In burying dead on the field, every effort is made so to mark the grave that it may afterward be identified and a proper record obtained for the archives of the Graves Registration Commission. The best way is to write all the data, name, regiment and number together with the date, on a piece of paper, place it in a bottle and stick the bottle, neck down, in the top of the grave. If no bottle is available, the next best way is to write the record on a smooth piece of wood with an ordinary lead pencil which will withstand the action of water far better than ink or indelible pencil.

Here I had my last talk with Bouchard. He was very anxious to go to college and take an engineering course. I suggested Purdue, but he thought he would find it necessary to spend a year or two at some preparatory school. He had heard me speak of Culver and was very much interested in that place, and when I left it was definitely decided that, should he survive the war, he would spend at least four years at any educational institution I might recommend.

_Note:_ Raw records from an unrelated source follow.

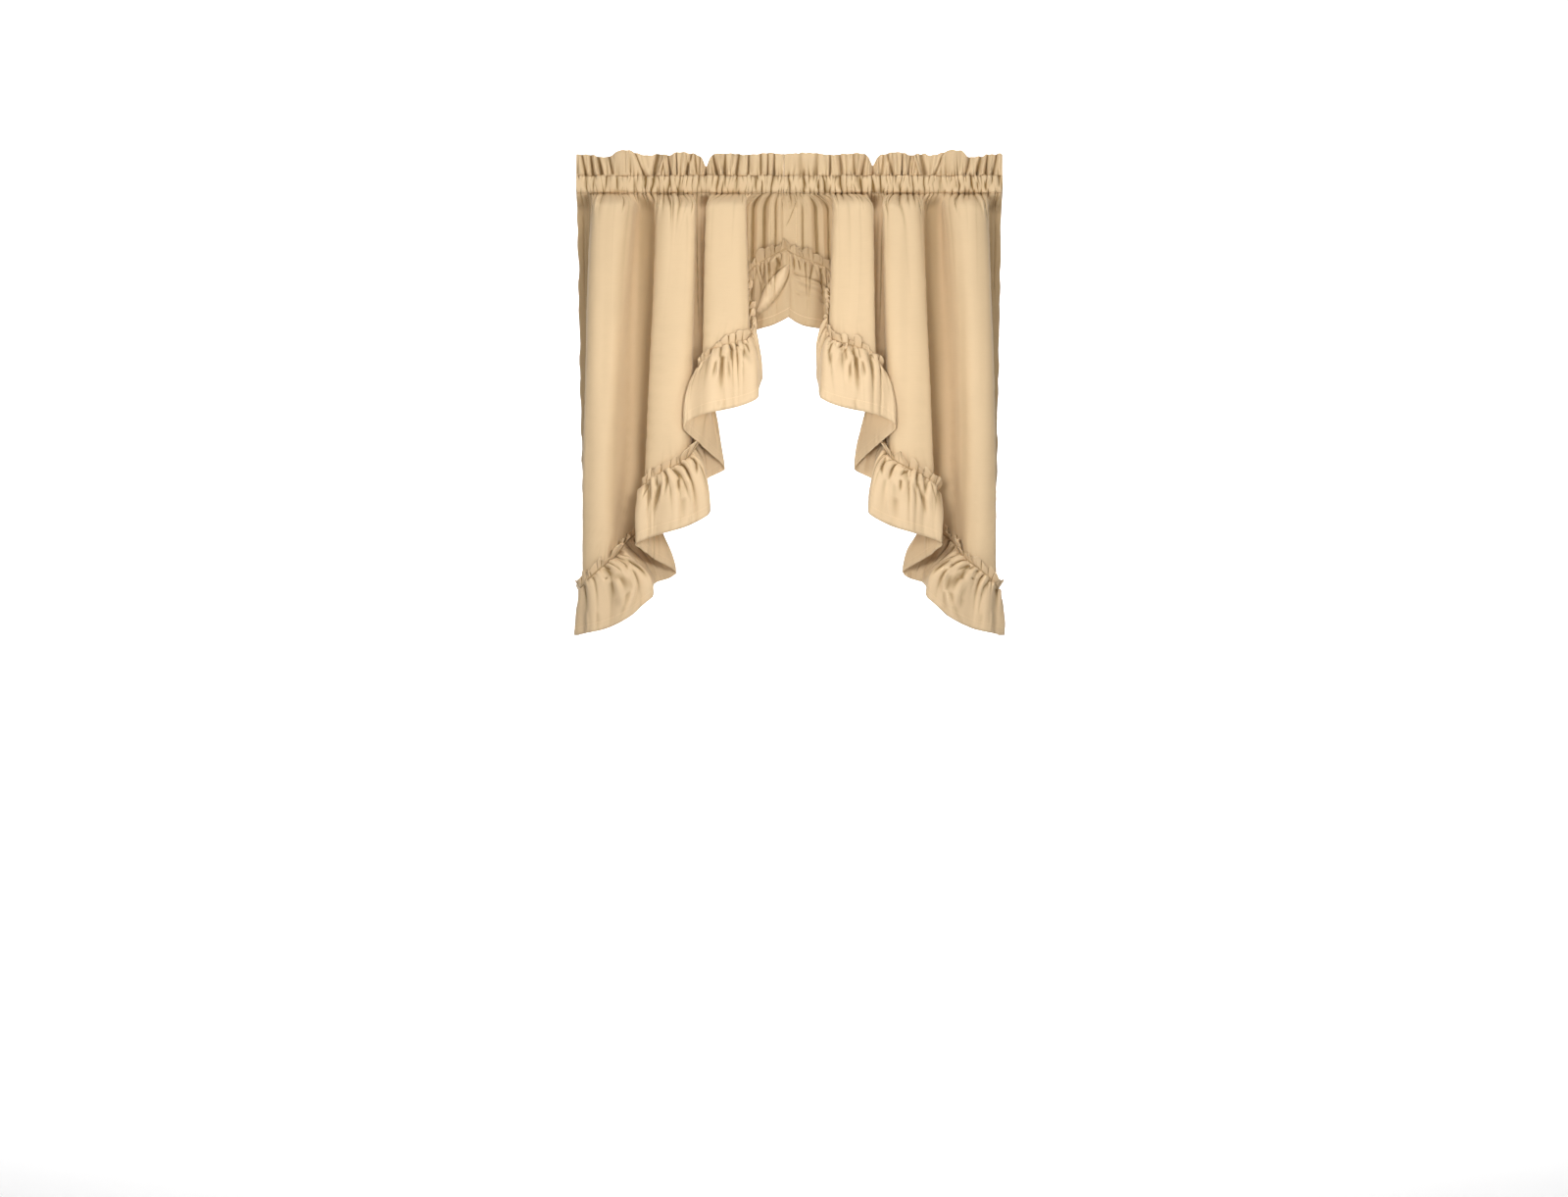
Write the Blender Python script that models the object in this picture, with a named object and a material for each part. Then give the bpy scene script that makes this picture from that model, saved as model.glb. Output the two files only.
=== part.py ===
"""A pair of ruffled swags, left and right, as they hang side by side on a curtain rod.

Each swag is a panel that falls in three standing folds from a gathered heading. Its lower edge climbs
from the outer side to the middle of the pair, and a gathered ruffle is sewn along that edge, so the
ruffle cascades from fold to fold. The heading is a rod pocket with a frill standing above it.

The origin is on the rod's line, in the middle of the pair. +X is to the viewer's right, +Y is away
from the viewer and +Z is up. The tables are in millimetres: "out" is the distance from the middle of
the pair towards that swag's own side, "forward" is the distance from the rod's line towards the viewer,
and "drop" is the distance below the rod's line.
"""

import math
from collections import namedtuple

import bmesh
import bpy
import numpy as np

MM = 0.001

# Cloth and sewing, in millimetres
CLOTH = 1.6
SEWN_GAP = 0.3
HALF_WIDTH = 425.0
MEETING_OUT = 10.7
HEM_MEETING_OUT = 4.0

# Rod pocket: a rounded tunnel, open at both ends
POCKET_HALF_HEIGHT = 16.2
POCKET_HALF_DEPTH = 8.8
POCKET_ROUNDNESS = 3.0
POCKET_STATIONS = 30
POCKET_SIDES = 12
POCKET_PUCKER = 0.8
POCKET_PUCKER_PITCH = 37.0

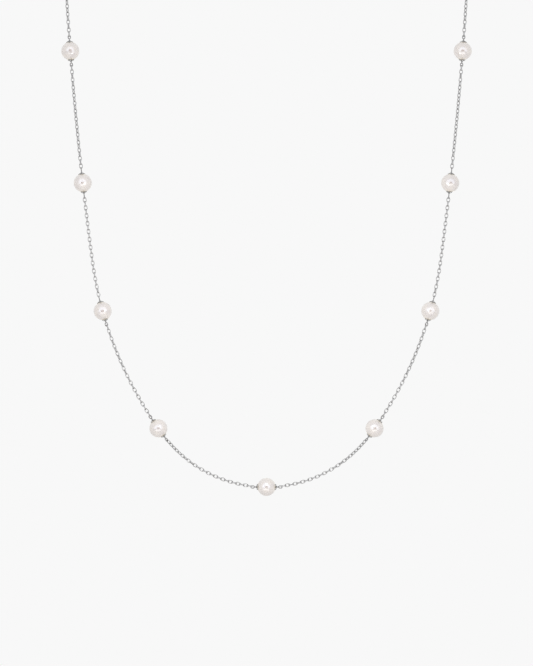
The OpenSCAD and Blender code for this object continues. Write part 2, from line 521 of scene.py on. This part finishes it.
# Painted reflection in cream by the bore, and the nearness where it starts and is full:
# 0 is half way between the bore's ends, and 1 is on the bore's line
CREAM_REFLECTION = (0.64, 0.55, 0.41)
CREAM_REFLECTION_FROM = 0.8
CREAM_REFLECTION_FULL = 0.95

BLACK = (0, 0, 0)
WHITE = (1, 1, 1)


def link_up(tree, source, output, target, socket):
    """Joins a node's output to another node's input, both by name."""
    tree.links.new(source.outputs[output], target.inputs[socket])


def add_noise(tree, coords, waves):
    """Noise in the part's own coordinates."""
    node = tree.nodes.new("ShaderNodeTexNoise")
    node.inputs["Scale"].default_value, node.inputs["Detail"].default_value = waves
    link_up(tree, coords, "Object", node, "Vector")
    return node


def add_ramp(tree, source, output, stops):
    """Colour ramp over a value, with stops of (place, colour)."""
    node = tree.nodes.new("ShaderNodeValToRGB")
    ramp = node.color_ramp
    while len(ramp.elements) < len(stops):
        ramp.elements.new(0.5)
    for element, (place, colour) in zip(ramp.elements, stops):
        element.position = place
        element.color = (*colour, 1)
    link_up(tree, source, output, node, "Fac")
    return node


def add_roughness(tree, shader, source, least, most):
    """Roughness between two values over a noise."""
    node = tree.nodes.new("ShaderNodeMapRange")
    node.inputs["From Min"].default_value = NOISE_LOW
    node.inputs["From Max"].default_value = NOISE_HIGH
    node.inputs["To Min"].default_value = least
    node.inputs["To Max"].default_value = most
    link_up(tree, source, "Fac", node, "Value")
    link_up(tree, node, "Result", shader, "Roughness")


def add_bump(tree, shader, sockets, source, height, strength):
    """Bump over a noise, for some of the shader's sockets."""
    node = tree.nodes.new("ShaderNodeBump")
    node.inputs["Distance"].default_value = height
    node.inputs["Strength"].default_value = strength
    link_up(tree, source, "Fac", node, "Height")
    for socket in sockets:
        link_up(tree, node, "Normal", shader, socket)


def new_material(name, sockets):
    """Material whose shader's own sockets are set to plain values."""
    material = bpy.data.materials.new(name)
    material.use_nodes = True
    tree = material.node_tree
    shader = tree.nodes["Principled BSDF"]
    for socket, value in sockets.items():
        shader.inputs[socket].default_value = value
    coords = tree.nodes.new("ShaderNodeTexCoord")
    return material, tree, shader, coords


def nacre_material():
    """Warm off-white nacre: clouded overtones, a wavy lustre, painted reflection in
    cream by the bore.
    """
    material, tree, shader, coords = new_material("nacre", {
        "IOR": 1.5,
        "Coat Weight": 1.0,
        "Coat Roughness": 0.08,
        "Coat IOR": 2.5,
    })
    overtones = add_ramp(tree, add_noise(tree, coords, CLOUDS), "Fac", OVERTONES)
    # The cream mixed in by the bore is a painted reflection
    near_bore = tree.nodes.new("ShaderNodeAttribute")
    near_bore.attribute_name = "near_bore"
    cream_reflection = add_ramp(tree, near_bore, "Fac", [(CREAM_REFLECTION_FROM, BLACK), (CREAM_REFLECTION_FULL, WHITE)])
    tint = tree.nodes.new("ShaderNodeMix")
    tint.data_type = "RGBA"
    tint.inputs["B"].default_value = (*CREAM_REFLECTION, 1)
    link_up(tree, cream_reflection, "Color", tint, "Factor")
    link_up(tree, overtones, "Color", tint, "A")
    link_up(tree, tint, "Result", shader, "Base Color")
    add_roughness(tree, shader, add_noise(tree, coords, LUSTRE), *NACRE_ROUGH)
    waves = add_noise(tree, coords, NACRE_WAVES)
    add_bump(tree, shader, ("Normal", "Coat Normal"), waves, *NACRE_BUMP)
    return material


def silver_material(name, shade):
    """Polished silver with faint tarnish and fine polishing marks, darkened by a share
    as painted shade.
    """
    material, tree, shader, coords = new_material(name, {"Metallic": 1.0})
    shaded = [(place, [part * shade for part in colour]) for place, colour in SILVER]
    tarnish = add_ramp(tree, add_noise(tree, coords, TARNISH), "Fac", shaded)
    link_up(tree, tarnish, "Color", shader, "Base Color")
    add_roughness(tree, shader, add_noise(tree, coords, WEAR), *SILVER_ROUGH)
    add_bump(tree, shader, ("Normal",), add_noise(tree, coords, MARKS), *MARKS_BUMP)
    return material


def floor_material():
    """Pale matt paper with a faint mottle."""
    material, tree, shader, coords = new_material("floor_paper", {"Roughness": 0.9})
    mottle = add_ramp(tree, add_noise(tree, coords, MOTTLE), "Fac", PAPER)
    link_up(tree, mottle, "Color", shader, "Base Color")
    return material


# Studio

# Light of the room, as (share of the way from front to back, colour): dark where
# the camera is, and a bright ring round that
ROOM_GLOW = [
    (0.02, (0.15, 0.02, 0.0)),
    (0.043, (1.65, 1.74, 1.93)),
    (0.14, (1.65, 1.74, 1.93)),
    (0.26, (PALE, PALE, PALE)),
]

# Softboxes in front: name, elevation in degrees, distance, width and height in
# metres, radiance
SOFTBOXES = [
    ("softbox_near", 12, 0.072, 0.032, 0.032, 3.6),
    ("softbox_low", -32, 0.8, 1.0, 0.36, 0.9),
]


def add_floor():
    """Round floor below the part."""
    mesh = bpy.data.meshes.new("floor")
    shape = bmesh.new()
    bmesh.ops.create_circle(shape, cap_ends=True, radius=FLOOR_R, segments=FLOOR_SIDES)
    shape.to_mesh(mesh)
    shape.free()
    mesh.materials.append(floor_material())
    floor = bpy.data.objects.new("floor", mesh)
    floor.location = (0, 0, FLOOR_Z)
    bpy.context.collection.objects.link(floor)


def add_room():
    """Room that lights the part: bright round a dark camera, and pale elsewhere."""
    world = bpy.data.worlds.new("studio")
    world.use_nodes = True
    tree = world.node_tree
    tree.nodes.clear()
    coords = tree.nodes.new("ShaderNodeTexCoord")
    parts = tree.nodes.new("ShaderNodeSeparateXYZ")
    link_up(tree, coords, "Generated", parts, "Vector")
    depth = tree.nodes.new("ShaderNodeMapRange")
    depth.inputs["From Min"].default_value = -1
    link_up(tree, parts, "Y", depth, "Value")
    glow = add_ramp(tree, depth, "Result", ROOM_GLOW)
    room = tree.nodes.new("ShaderNodeBackground")
    link_up(tree, glow, "Color", room, "Color")
    seen = tree.nodes.new("ShaderNodeBackground")
    seen.inputs["Color"].default_value = (PALE, PALE, PALE, 1)
    path = tree.nodes.new("ShaderNodeLightPath")
    mix = tree.nodes.new("ShaderNodeMixShader")
    out = tree.nodes.new("ShaderNodeOutputWorld")
    link_up(tree, path, "Is Camera Ray", mix, "Fac")
    tree.links.new(room.outputs[0], mix.inputs[1])
    tree.links.new(seen.outputs[0], mix.inputs[2])
    link_up(tree, mix, "Shader", out, "Surface")
    bpy.context.scene.world = world


def add_softbox(name, target, elevation, distance, width, height, radiance):
    """Flat light straight in front of the part, raised by an angle."""
    e = math.radians(elevation)
    way = Vector((0, -math.cos(e), math.sin(e)))
    light = bpy.data.lights.new(name, "AREA")
    light.shape = "RECTANGLE"
    light.size = width
    light.size_y = height
    light.energy = radiance * math.pi * width * height
    lamp = bpy.data.objects.new(name, light)
    lamp.location = target + distance * way
    lamp.rotation_euler = (-way).to_track_quat("-Z", "Y").to_euler()
    lamp.visible_camera = False
    bpy.context.collection.objects.link(lamp)


def add_camera(target):
    """Level camera in front, framed as the photograph is."""
    camera = bpy.data.cameras.new("camera")
    camera.lens = camera.sensor_width * CAMERA_M / (PHOTO_H * PIXEL)
    camera.clip_start = CLIP_START
    camera.clip_end = CLIP_END
    eye = bpy.data.objects.new("camera", camera)
    eye.location = target + Vector((0, -CAMERA_M, 0))
    eye.rotation_euler = (math.pi / 2, 0, 0)
    bpy.context.collection.objects.link(eye)
    bpy.context.scene.camera = eye


def view_middle():
    """Point on the front of the necklace at the photograph's middle."""
    low, high = (Vector(corner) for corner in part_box(f"pearl_{PER_SIDE + 1}"))
    bottom = (low + high) / 2
    right = (PHOTO_W / 2 - MIDDLE_COLUMN) * PIXEL
    up = (BOTTOM_PEARL_ROW - PHOTO_H / 2) * PIXEL
    return bottom + Vector((right, 0, up))


middle = view_middle()
add_camera(middle)
add_room()
add_floor()
for name, *box in SOFTBOXES:
    add_softbox(name, middle, *box)
bpy.context.scene.view_settings.view_transform = "Standard"

nacre = nacre_material()
silver = silver_material("silver", 1)
# The pins and caps get a darker copy of the silver as painted shade
painted_shade_silver = silver_material("painted_shade_silver", PAINTED_SHADE_SHARE)
for k in range(1, PEARL_COUNT + 1):
    add_pearl(k, nacre)
    add_cap(k, "left", painted_shade_silver)
    add_cap(k, "right", painted_shade_silver)
    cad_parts[f"pin_{k}"].material_slots[0].material = painted_shade_silver
for k in range(1, PEARL_COUNT):
    add_front_chain(k, silver)
add_back_chain(-1, "clasp_ring", silver)
add_back_chain(1, "end_ring", silver)
for name in ("clasp", "clasp_ring", "end_ring"):
    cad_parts[name].material_slots[0].material = silver
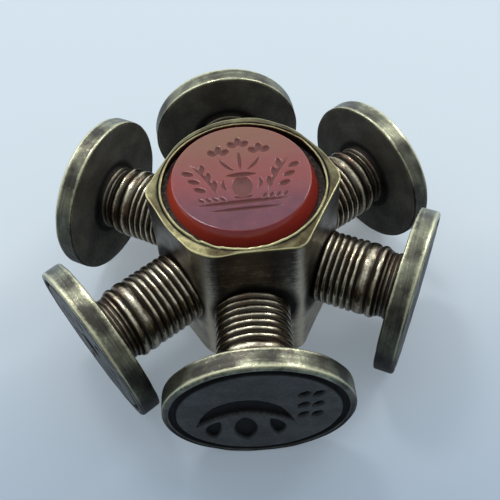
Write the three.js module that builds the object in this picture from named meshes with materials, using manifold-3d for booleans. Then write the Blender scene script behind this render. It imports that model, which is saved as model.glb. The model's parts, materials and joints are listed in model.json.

As soon as darkness came our infantry returned, and by working hard all night managed to restore the damaged part of the parapet. I went back to my dug-out for a little sleep and had just made myself comfortable when a six-inch shell struck the place and drove me out, together with a companion, George Paudash, a Chippeway Indian and corporal of our section. We had several Indians, there being two pairs of brothers, all from the same reservation and all of them splendid soldiers.

We had several men hit that night by rifle grenades. I particularly remember two: Flanagan and McFarland. The former was hit in numerous places, some of them really serious, but was most concerned over a little scratch on his face which he was afraid would injure his good-looks. McFarland, just a boy, about eighteen, had his left hand terribly mangled and nearly twenty pieces of metal in other parts of his body, but he laughed and called out: “I’ve got my Blighty; I’ve got my Blighty.” His brother had been shot through both eyes and totally blinded a short time before. By the merest chance I saw McFarland a few days later, as he was being taken aboard a hospital ship at Boulogne and he then gave me his wrist watch, which had been shattered and driven into the flesh, asking that I send it to his father in Canada: I sent it by registered post, from London, but never heard from it.

The artillery fighting continued for several days and on the night of the eighteenth we were relieved and moved back to Bedford House, in reserve.

Next morning I was summoned to Battalion Headquarters and informed that I had been commissioned and was ordered back to England to act as an instructor in one of the training divisions. Our Colonel at this time also received his promotion to Brigadier-General and he promised, as soon as he was assigned to a brigade, that he would request I be transferred to his command as brigade machine gun officer. He did, afterward, make an effort to have this done, but it was too late. I had finally got my “long Blighty,” and was out.

It was hard to part from that old crowd. I did not know when I would get back, but we all knew, without question, that there would be other faces gone from the ranks before we met again. When I did return, during the Somme campaign, I was attached to another battalion and did not often see the Twenty-first and when I did, I recognized but few of them. They had taken part in the great advance of September fifteenth, which captured Courcellette and numerous other towns–the greatest gain ever made in one day on the Western Front until the recent one at Cambrai–and had helped to add another glorious page to Canada’s brilliant record. But the cost was great. Many, oh, so many of the bravest and the best fell that day and among them was “my little boy,” Bouchard, killed at the age of eighteen, after two years of service.

Yes; a boy in years, but he worked like a man, fought like a man and, thank God he died like a man–out in front, fighting.